To her credit, Lahiri does seem to understand the odds are stacked against her for adopting Italian and having it serve her the way English does. But intense solitude? How intense can her solitude be when there is the buffer of a loving husband and children in a household on the Via Giulia? Are they all speaking Italian 24/7? And if so, how vast can the Italian conversation between one foreigner and another? Perhaps a slightly better definition of intense solitude might be two months I spent alone in a small town in Umbria, knowing not a soul, living and writing and reading sometimes with great loneliness while picking up ordinary phrases at the markets, on the street, at the gym, getting so tongue-tied with linguistic fatigue that I'd make phone calls to friends in the U.S. just to rest my brain. During that stay I learned so much more than I would if I'd had an English-speaking companion with me. But my immersion wasn't just about the language, it was also an immersion into the Italian/Umbrian character, Umbrian attitudes, Umbrian political views. And after that two months, even though my conversation felt way more fluid, I realized how much farther away I was from intimately knowing the Italian language and concluded that it would require living in Italy for at least twenty years full time for me to even approach mastery, let alone write in Italian with any kind of distinction.

Lahiri's experience is the polar opposite. The more she dives into Italian the more comfortably estranged she feels from English. On one hand I don't get this; on the other, I wonder if her wish to abandon English is somehow a primal response to the fact that after moving to America, her mother resisted learning English and desperately clung to the Bengali language and culture.

For all that this thin volume focuses on the struggle of taking on a new language, beyond some lovely travel-log descriptions, it doesn't give much depth of color to Italy or the Italian language, but rather seems like an amuse-bouche of Italian words and some phrases that don't need much pondering. I kept wishing for a deeper cultural discussion (with context) about, say, a tantalizing untranslatable phrase, or idea, let alone some of the more obscure words that she uses.

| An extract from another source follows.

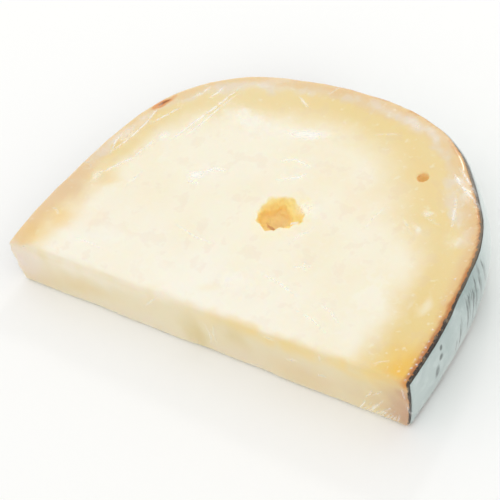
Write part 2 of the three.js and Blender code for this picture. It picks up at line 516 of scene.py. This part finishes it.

Here's an example of what I mean: the Italian phrase caso mai. I remember the first time I heard it. I was driving with my mother/ novelist and she explained the expression by telling me a story about a little boy who blurted it out inappropriately when he was ingenuously describing his aunt's appearance. "E' brutta, caso mai," The English translation is "she's ugly, in any case," but that misses the sardonic mood of the phrase, which might be better translated as "she's ugly if at all." And sardonic is important here; what made the child's exclamation funny was its biting nature, which is so Italian. I sent the above description of caso mai to the Italian novelist who wrote back to say that a better explanation of caso mai might be "If his aunt had been chosen to play Rita Hayworth in a movie, the little boy might have said, "E' brutta, caso mai."

Lahiri never goes this far into the linguistic and social context of the Italian language. Yes, she understands that specific yet common phrases in Italian can run aground when you try to find an equivalent in English, but then seems ignorant of the fact that you need to hear them in many different contexts to fully understand what they really mean. If, after all these years I'm still learning about caso mai, then from my point of view, mastering Italian in two years is as difficult as mastering classical piano with two years of prodigious, indefatigable study. It takes many years to assimilate Italian phrases and their various meanings and contexts and have them become as second nature as the words and phrases and ideas of English.

Lahiri admits to getting help with the Italian text in this bilingual volume, and I must say her writing feels very Italian in its construction (I assume she had a good editor), in a way more authentic than her English version which we can only assume was lovingly polished and translated by Ann Goldstein, who has brought the novels of Elena Ferrante into bestsellerdom. But what concerns me most of all about this very readable, mildly interesting book, is Lahiri's misunderstanding of some very basic Italian social cues.

An example of this is her complaint that her American husband, who could be mistaken for an Italian, is spoken to in Italian consistently despite the fact that his Italian is not nearly as good as hers. When Lahiri speaks, the same people who address her husband in Italian speak to her in English and then ask how it is that her Italian is so good? "And I have to provide an explanation, I have to say why. The fact that I speak Italian seems to them unusual. No one asks my husband that question."

Her husband isn't asked simply because his looks don't place him easily as a foreigner. Lahiri personalizes this, assumes it's because of her appearance that she is addressed in English. In one way she is right. However, anyone (myself included) who doesn't look Italian, experiences exactly the same thing. I can't count the number of times I perfectly executed a phrase only to get a halting, ungrammatical English response. Why? In Italy it's currency to speak English, and the Italians who have the language love to show they have it and will look for any opportunity to do so, particularly with someone who doesn't look Italian.

Compounding this, a command of English, in Italy, is also an indication of class and breeding. For example, I have a friend from Venice who cannot speak English but claims to be the daughter of a prince. My Italian novelist met her and said to me, "She cannot be the daughter of a prince." "How can you assume that?" I asked. She replied, "It's very unusual that an educated Italian of high birth would not speak very good English. Not to mention that she says, Buon 'appetito before a meal. A high-born person would never say that." It also should be noted that, in Italy, English is the common language of the foreigner. I have listened to so many painful, halting rudimentary conversations between Japanese tourists and German tourists and Italian shopkeepers -- it's their only hope of communicating.

Ultimately, the relationship between Italian and English in Italy is much more complicated than it's described by Lahiri, who sometimes seems as blinded to the vicissitudes of her adopted language as she might be to the vagaries of an extramarital lover. I say, "Keep Italian as your lover. But stay married to English. Unlike many of us, you have so much original material that arguably requires you to write in English. Don't abandon it. Please."